With the continued jousting between Facebook and Google+, it's instructive to look back - particularly at the demise of MySpace - to gain insight into the future of social media. Viewing the rise and fall of MySpace through the lenses of people, process, and technology offers valuable lessons that social media "climbers" should consider:
People - MySpace was bought by Rupert Murdoch's News Corp. for $508 Million (USD) in 2005. Murdoch's purchase, primarily from a cultural perspective, was likely the most heavily weighted coefficient of MySpace's regression. MySpace, initially an organization that was able to release the first version of its product in 10 days, became part of a conglomerate that had multiple layers of decision making and was more interested in quick profits over long term sustainable profits as a function of a well designed product.

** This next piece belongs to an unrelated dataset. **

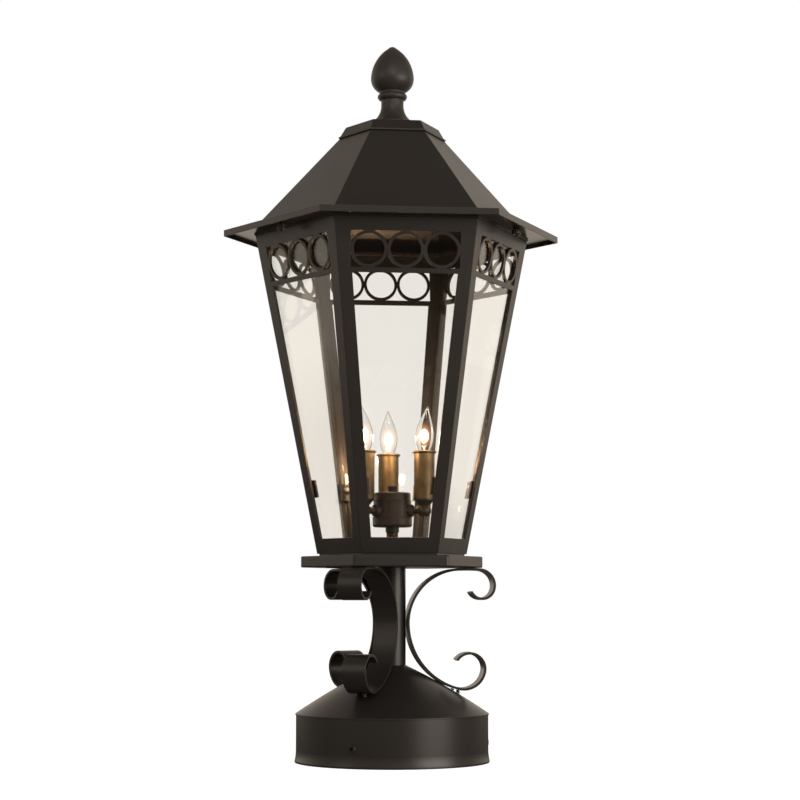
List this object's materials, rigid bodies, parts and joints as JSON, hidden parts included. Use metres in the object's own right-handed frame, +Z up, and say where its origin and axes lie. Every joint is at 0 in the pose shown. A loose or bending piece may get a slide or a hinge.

Process - Although MySpace's initial speed to market was admirable, its lack of rigorous testing failed to produce well-thought out and usable products and resulted in a set of unfocused, buggy products.
Technology - initially built in Cold Fusion, then rebuilt in ASP.NET 2.0, MySpace sacrificed flexible and scalable technology for time to market. It's certainly a bit of a chicken-egg conundrum. Do you want to be an early market leader and capture the most users or do you want to be considered "best of breed" and a follower?
The takeaway: remain true to your company and your company's vision, don't cash out solely for the money - build great products for the sake of building great products and helping people.